Ms Burdon, of Hemsley Road, South Shields, is the founder of the Kathleen Burdon School of Ballet, which she opened in 1960.


The honour recognises her outstanding voluntary service promoting and teaching dance in South Tyneside.


She has taught ballet to students from all over the region, and remains principal and teacher to this day at the school, which is based at Laygate Community School, South Shields.


Starting with just 14 pupils, the school has grown in size and reputation, and today offers ballet lessons to more than 100 students.


She said: “I don’t know who nominated me, but I was very surprised and honoured to get this award for something that I absolutely love to do.

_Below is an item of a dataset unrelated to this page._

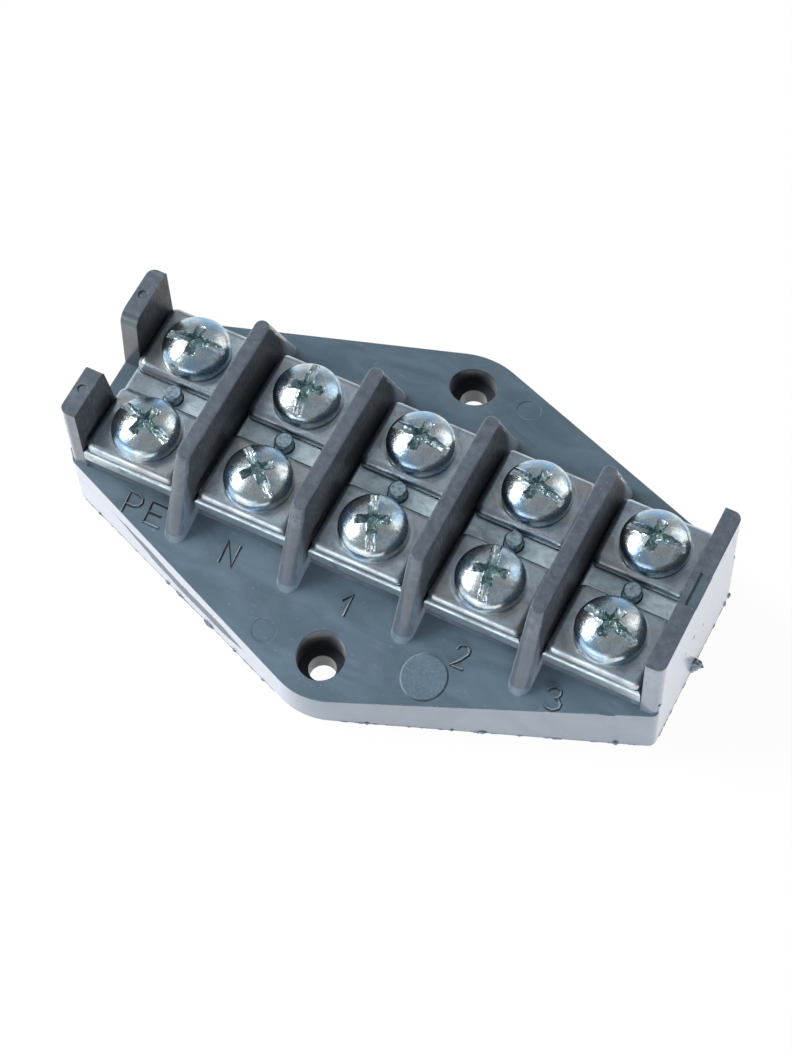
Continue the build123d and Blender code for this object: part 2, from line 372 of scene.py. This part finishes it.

“I’m no spring chicken, but I’m still teaching every night, except Wednesday, and on Saturday during the day.


“Ballet has really been a love and joy to me since I was a young girl. I hope I have passed on that love and joy to my pupils.”


Ms Burdon, whose late husband, the Reverend Dr Edward Baird, died nine years ago, aims to make classes available to everyone, and has ensured that pupils pay only a nominal amount for their classes to cover costs.


Recognised as a source of inspiration and guidance by other teachers and colleagues, in 2012 she was awarded the prestigious President’s Award by the Royal Academy of Dance for her lifetime’s dedication to dance.


She added: “I’ve no plans to retire. I’ll go on as long as I’m able to.”